__Job__:
Copy every line of the listing exactly.

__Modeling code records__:
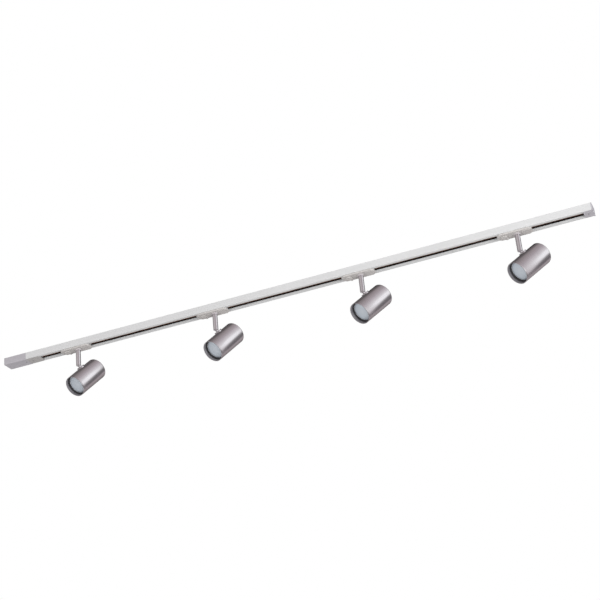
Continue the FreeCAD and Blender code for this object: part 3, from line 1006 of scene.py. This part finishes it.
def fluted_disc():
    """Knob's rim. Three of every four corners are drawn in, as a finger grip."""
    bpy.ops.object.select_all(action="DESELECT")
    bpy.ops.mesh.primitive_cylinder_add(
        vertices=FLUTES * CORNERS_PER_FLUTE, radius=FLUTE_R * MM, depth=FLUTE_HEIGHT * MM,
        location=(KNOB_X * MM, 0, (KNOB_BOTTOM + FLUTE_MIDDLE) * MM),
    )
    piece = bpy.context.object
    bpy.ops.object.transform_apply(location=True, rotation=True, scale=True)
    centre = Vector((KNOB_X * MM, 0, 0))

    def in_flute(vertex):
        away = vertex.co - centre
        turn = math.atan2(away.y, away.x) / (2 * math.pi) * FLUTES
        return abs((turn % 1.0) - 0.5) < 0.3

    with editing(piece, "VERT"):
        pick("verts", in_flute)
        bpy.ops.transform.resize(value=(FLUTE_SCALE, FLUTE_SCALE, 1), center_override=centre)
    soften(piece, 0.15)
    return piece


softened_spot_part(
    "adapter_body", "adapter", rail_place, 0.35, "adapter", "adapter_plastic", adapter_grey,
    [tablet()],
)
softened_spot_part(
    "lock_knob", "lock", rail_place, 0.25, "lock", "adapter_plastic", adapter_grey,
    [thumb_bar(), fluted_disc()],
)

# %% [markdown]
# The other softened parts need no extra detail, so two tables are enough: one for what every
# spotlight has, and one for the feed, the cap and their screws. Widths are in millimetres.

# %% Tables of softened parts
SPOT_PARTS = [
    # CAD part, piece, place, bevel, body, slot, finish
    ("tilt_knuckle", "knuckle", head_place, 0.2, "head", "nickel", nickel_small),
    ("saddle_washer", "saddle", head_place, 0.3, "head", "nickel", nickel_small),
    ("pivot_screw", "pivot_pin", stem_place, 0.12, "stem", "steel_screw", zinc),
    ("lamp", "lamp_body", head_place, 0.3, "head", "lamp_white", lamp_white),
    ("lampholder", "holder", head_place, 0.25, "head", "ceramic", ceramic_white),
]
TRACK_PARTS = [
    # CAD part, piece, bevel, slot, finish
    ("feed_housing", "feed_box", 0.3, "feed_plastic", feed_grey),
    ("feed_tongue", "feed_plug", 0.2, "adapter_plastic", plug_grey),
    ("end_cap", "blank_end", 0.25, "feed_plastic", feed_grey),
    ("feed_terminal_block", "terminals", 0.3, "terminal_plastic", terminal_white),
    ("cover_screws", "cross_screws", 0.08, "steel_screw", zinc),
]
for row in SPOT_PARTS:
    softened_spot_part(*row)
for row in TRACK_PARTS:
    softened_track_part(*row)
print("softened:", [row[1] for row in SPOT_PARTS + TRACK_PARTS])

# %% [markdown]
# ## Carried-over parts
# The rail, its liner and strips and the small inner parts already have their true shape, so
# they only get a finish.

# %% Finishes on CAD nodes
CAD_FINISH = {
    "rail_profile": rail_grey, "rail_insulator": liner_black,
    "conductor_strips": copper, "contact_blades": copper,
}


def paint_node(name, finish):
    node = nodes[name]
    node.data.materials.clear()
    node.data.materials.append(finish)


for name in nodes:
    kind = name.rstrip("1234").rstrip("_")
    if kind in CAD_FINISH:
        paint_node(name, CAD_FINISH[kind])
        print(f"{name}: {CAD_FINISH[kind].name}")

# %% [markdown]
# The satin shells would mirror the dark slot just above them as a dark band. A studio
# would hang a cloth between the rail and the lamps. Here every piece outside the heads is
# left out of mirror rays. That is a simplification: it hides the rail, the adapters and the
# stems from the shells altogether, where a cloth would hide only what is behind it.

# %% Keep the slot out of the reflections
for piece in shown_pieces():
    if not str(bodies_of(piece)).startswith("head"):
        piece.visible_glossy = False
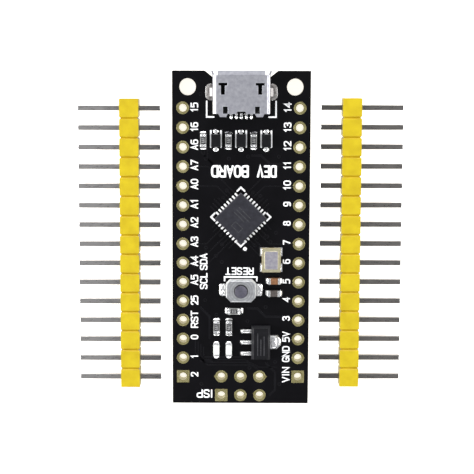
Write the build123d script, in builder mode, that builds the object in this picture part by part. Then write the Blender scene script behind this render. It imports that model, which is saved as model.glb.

__Finished exercise__:
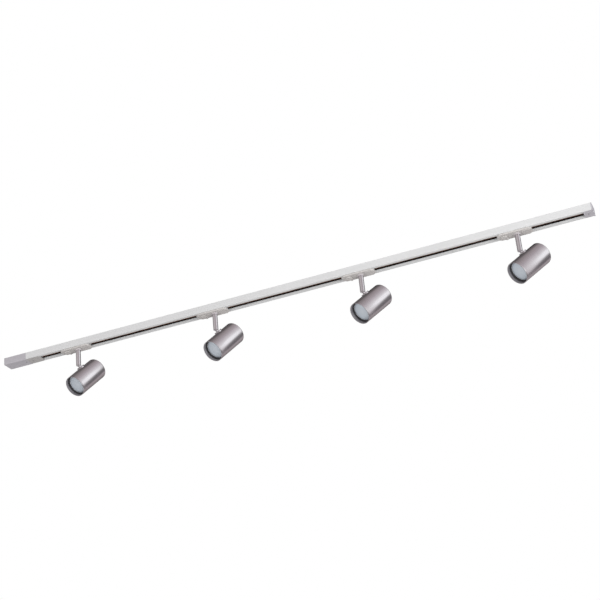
Continue the FreeCAD and Blender code for this object: part 3, from line 1006 of scene.py. This part finishes it.
def fluted_disc():
    """Knob's rim. Three of every four corners are drawn in, as a finger grip."""
    bpy.ops.object.select_all(action="DESELECT")
    bpy.ops.mesh.primitive_cylinder_add(
        vertices=FLUTES * CORNERS_PER_FLUTE, radius=FLUTE_R * MM, depth=FLUTE_HEIGHT * MM,
        location=(KNOB_X * MM, 0, (KNOB_BOTTOM + FLUTE_MIDDLE) * MM),
    )
    piece = bpy.context.object
    bpy.ops.object.transform_apply(location=True, rotation=True, scale=True)
    centre = Vector((KNOB_X * MM, 0, 0))

    def in_flute(vertex):
        away = vertex.co - centre
        turn = math.atan2(away.y, away.x) / (2 * math.pi) * FLUTES
        return abs((turn % 1.0) - 0.5) < 0.3

    with editing(piece, "VERT"):
        pick("verts", in_flute)
        bpy.ops.transform.resize(value=(FLUTE_SCALE, FLUTE_SCALE, 1), center_override=centre)
    soften(piece, 0.15)
    return piece


softened_spot_part(
    "adapter_body", "adapter", rail_place, 0.35, "adapter", "adapter_plastic", adapter_grey,
    [tablet()],
)
softened_spot_part(
    "lock_knob", "lock", rail_place, 0.25, "lock", "adapter_plastic", adapter_grey,
    [thumb_bar(), fluted_disc()],
)

# %% [markdown]
# The other softened parts need no extra detail, so two tables are enough: one for what every
# spotlight has, and one for the feed, the cap and their screws. Widths are in millimetres.

# %% Tables of softened parts
SPOT_PARTS = [
    # CAD part, piece, place, bevel, body, slot, finish
    ("tilt_knuckle", "knuckle", head_place, 0.2, "head", "nickel", nickel_small),
    ("saddle_washer", "saddle", head_place, 0.3, "head", "nickel", nickel_small),
    ("pivot_screw", "pivot_pin", stem_place, 0.12, "stem", "steel_screw", zinc),
    ("lamp", "lamp_body", head_place, 0.3, "head", "lamp_white", lamp_white),
    ("lampholder", "holder", head_place, 0.25, "head", "ceramic", ceramic_white),
]
TRACK_PARTS = [
    # CAD part, piece, bevel, slot, finish
    ("feed_housing", "feed_box", 0.3, "feed_plastic", feed_grey),
    ("feed_tongue", "feed_plug", 0.2, "adapter_plastic", plug_grey),
    ("end_cap", "blank_end", 0.25, "feed_plastic", feed_grey),
    ("feed_terminal_block", "terminals", 0.3, "terminal_plastic", terminal_white),
    ("cover_screws", "cross_screws", 0.08, "steel_screw", zinc),
]
for row in SPOT_PARTS:
    softened_spot_part(*row)
for row in TRACK_PARTS:
    softened_track_part(*row)
print("softened:", [row[1] for row in SPOT_PARTS + TRACK_PARTS])

# %% [markdown]
# ## Carried-over parts
# The rail, its liner and strips and the small inner parts already have their true shape, so
# they only get a finish.

# %% Finishes on CAD nodes
CAD_FINISH = {
    "rail_profile": rail_grey, "rail_insulator": liner_black,
    "conductor_strips": copper, "contact_blades": copper,
}


def paint_node(name, finish):
    node = nodes[name]
    node.data.materials.clear()
    node.data.materials.append(finish)


for name in nodes:
    kind = name.rstrip("1234").rstrip("_")
    if kind in CAD_FINISH:
        paint_node(name, CAD_FINISH[kind])
        print(f"{name}: {CAD_FINISH[kind].name}")

# %% [markdown]
# The satin shells would mirror the dark slot just above them as a dark band. A studio
# would hang a cloth between the rail and the lamps. Here every piece outside the heads is
# left out of mirror rays. That is a simplification: it hides the rail, the adapters and the
# stems from the shells altogether, where a cloth would hide only what is behind it.

# %% Keep the slot out of the reflections
for piece in shown_pieces():
    if not str(bodies_of(piece)).startswith("head"):
        piece.visible_glossy = False
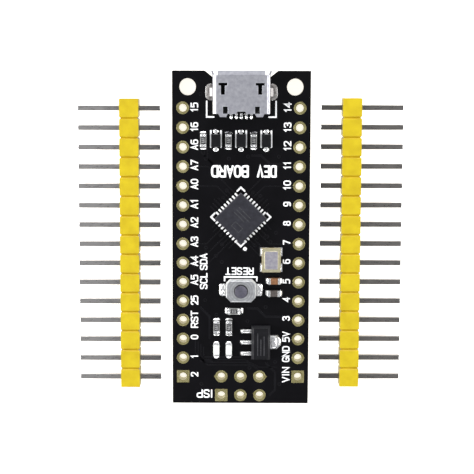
Write the build123d script, in builder mode, that builds the object in this picture part by part. Then write the Blender scene script behind this render. It imports that model, which is saved as model.glb.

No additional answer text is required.